**SOURCE MATERIAL:**
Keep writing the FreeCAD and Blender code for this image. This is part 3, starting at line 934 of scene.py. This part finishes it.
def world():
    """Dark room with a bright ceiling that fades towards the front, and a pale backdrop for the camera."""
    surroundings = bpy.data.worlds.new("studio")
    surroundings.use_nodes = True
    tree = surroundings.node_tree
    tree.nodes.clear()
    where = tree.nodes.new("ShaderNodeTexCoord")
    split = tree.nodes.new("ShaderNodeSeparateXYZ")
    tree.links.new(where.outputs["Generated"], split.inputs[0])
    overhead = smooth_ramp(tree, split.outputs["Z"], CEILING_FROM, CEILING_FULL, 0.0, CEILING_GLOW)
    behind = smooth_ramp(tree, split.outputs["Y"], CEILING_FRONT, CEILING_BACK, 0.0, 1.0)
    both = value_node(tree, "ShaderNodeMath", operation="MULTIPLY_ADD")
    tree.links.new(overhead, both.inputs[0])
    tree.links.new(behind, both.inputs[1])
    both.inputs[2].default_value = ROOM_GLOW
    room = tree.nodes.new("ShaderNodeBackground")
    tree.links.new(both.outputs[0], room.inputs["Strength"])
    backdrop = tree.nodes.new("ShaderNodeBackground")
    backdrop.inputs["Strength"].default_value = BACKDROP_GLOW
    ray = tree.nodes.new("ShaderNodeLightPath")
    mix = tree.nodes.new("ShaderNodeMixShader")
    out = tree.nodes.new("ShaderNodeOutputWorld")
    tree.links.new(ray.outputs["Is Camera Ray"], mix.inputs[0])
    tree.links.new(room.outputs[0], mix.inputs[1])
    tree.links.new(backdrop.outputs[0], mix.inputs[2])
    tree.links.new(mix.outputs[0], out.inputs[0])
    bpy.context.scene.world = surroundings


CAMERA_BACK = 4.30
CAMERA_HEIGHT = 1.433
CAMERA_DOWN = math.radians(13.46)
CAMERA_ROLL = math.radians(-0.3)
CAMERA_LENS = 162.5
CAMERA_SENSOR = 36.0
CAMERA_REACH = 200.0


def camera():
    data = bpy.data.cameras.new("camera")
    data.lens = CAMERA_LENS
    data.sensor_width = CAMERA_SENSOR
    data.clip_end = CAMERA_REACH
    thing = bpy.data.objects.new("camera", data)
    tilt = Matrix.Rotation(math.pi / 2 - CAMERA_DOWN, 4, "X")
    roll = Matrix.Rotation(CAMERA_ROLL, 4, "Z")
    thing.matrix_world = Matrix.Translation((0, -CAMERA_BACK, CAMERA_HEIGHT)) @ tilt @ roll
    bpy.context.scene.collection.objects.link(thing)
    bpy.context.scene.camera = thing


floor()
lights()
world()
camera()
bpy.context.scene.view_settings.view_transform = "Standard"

**EXERCISE DIRECTIONS:**
Give back the data above exactly as it appears.

**EXPECTED ANSWER:**
Keep writing the FreeCAD and Blender code for this image. This is part 3, starting at line 934 of scene.py. This part finishes it.
def world():
    """Dark room with a bright ceiling that fades towards the front, and a pale backdrop for the camera."""
    surroundings = bpy.data.worlds.new("studio")
    surroundings.use_nodes = True
    tree = surroundings.node_tree
    tree.nodes.clear()
    where = tree.nodes.new("ShaderNodeTexCoord")
    split = tree.nodes.new("ShaderNodeSeparateXYZ")
    tree.links.new(where.outputs["Generated"], split.inputs[0])
    overhead = smooth_ramp(tree, split.outputs["Z"], CEILING_FROM, CEILING_FULL, 0.0, CEILING_GLOW)
    behind = smooth_ramp(tree, split.outputs["Y"], CEILING_FRONT, CEILING_BACK, 0.0, 1.0)
    both = value_node(tree, "ShaderNodeMath", operation="MULTIPLY_ADD")
    tree.links.new(overhead, both.inputs[0])
    tree.links.new(behind, both.inputs[1])
    both.inputs[2].default_value = ROOM_GLOW
    room = tree.nodes.new("ShaderNodeBackground")
    tree.links.new(both.outputs[0], room.inputs["Strength"])
    backdrop = tree.nodes.new("ShaderNodeBackground")
    backdrop.inputs["Strength"].default_value = BACKDROP_GLOW
    ray = tree.nodes.new("ShaderNodeLightPath")
    mix = tree.nodes.new("ShaderNodeMixShader")
    out = tree.nodes.new("ShaderNodeOutputWorld")
    tree.links.new(ray.outputs["Is Camera Ray"], mix.inputs[0])
    tree.links.new(room.outputs[0], mix.inputs[1])
    tree.links.new(backdrop.outputs[0], mix.inputs[2])
    tree.links.new(mix.outputs[0], out.inputs[0])
    bpy.context.scene.world = surroundings


CAMERA_BACK = 4.30
CAMERA_HEIGHT = 1.433
CAMERA_DOWN = math.radians(13.46)
CAMERA_ROLL = math.radians(-0.3)
CAMERA_LENS = 162.5
CAMERA_SENSOR = 36.0
CAMERA_REACH = 200.0


def camera():
    data = bpy.data.cameras.new("camera")
    data.lens = CAMERA_LENS
    data.sensor_width = CAMERA_SENSOR
    data.clip_end = CAMERA_REACH
    thing = bpy.data.objects.new("camera", data)
    tilt = Matrix.Rotation(math.pi / 2 - CAMERA_DOWN, 4, "X")
    roll = Matrix.Rotation(CAMERA_ROLL, 4, "Z")
    thing.matrix_world = Matrix.Translation((0, -CAMERA_BACK, CAMERA_HEIGHT)) @ tilt @ roll
    bpy.context.scene.collection.objects.link(thing)
    bpy.context.scene.camera = thing


floor()
lights()
world()
camera()
bpy.context.scene.view_settings.view_transform = "Standard"